The Supernatural in relation to the Natural. By the REV. JAMES McCosн, LL. D., Author of "The Method of the Divine Government," &c. 12mo. pp. 369. New York: Carters. 1862.

THE flurry produced in the theological world by the issuing of the ill-starred "Essays and Reviews," has hurried this volume to its publication in a less thorough and completed form than a more leisurely treatment would probably have given it. It is, in fact, but the first instalment of the discussion projected under this title. The book is interesting, and in many places shows the hand of a master in philosophical analysis and reasoning. It lacks compactness and equal strength, and discovers much less mental toil in its elaboration than the brilliant and somewhat erratic work of Bushnell on the same general subject. We do not think it so able a treatise as the "Divine Government," which at once placed the Belfast theologian in the front rank of contemporary defenders of the faith. Possibly its defects may give it a more popular circulation. No writer deals with abstruse subjects in a more common-sense and comprehensible way. His mental habits keep his lines of argument and illustration within the ranges of the living and moving world. This gives freshness and practical grasp to his pages. We shall look with much expectation for the remainder of this investigation.

Leisure Hours in Town. By the Author of "The Recreations of a Country Parson." 12mo. pp. 457. Boston: Ticknor & Fields. 1862.

WE gave our views of this popular essayist's qualities, at length, in our last number. This volume of similar miscellanies includes one, at least, of the papers noticed in that review, as then going through the magazines.
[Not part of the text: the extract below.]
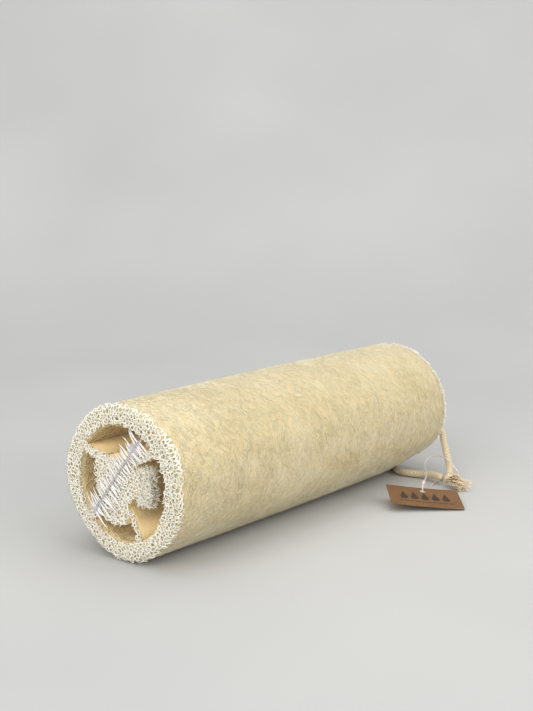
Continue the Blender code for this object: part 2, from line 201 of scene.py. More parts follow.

The Parson has a very prolific vein, and does not seem to be in special danger of exhausting it; yet we hope he will not feel it to be necessary to fill a new volume oftener than the shower of manna comes freshly and freely. Fecundity is dangerous even to the strongest mental constitutions. If he knows when to shut down the gate and let his grist fill up, he will show more wisdom than some of our ever-going mills which run an empty hopper oftener than a full.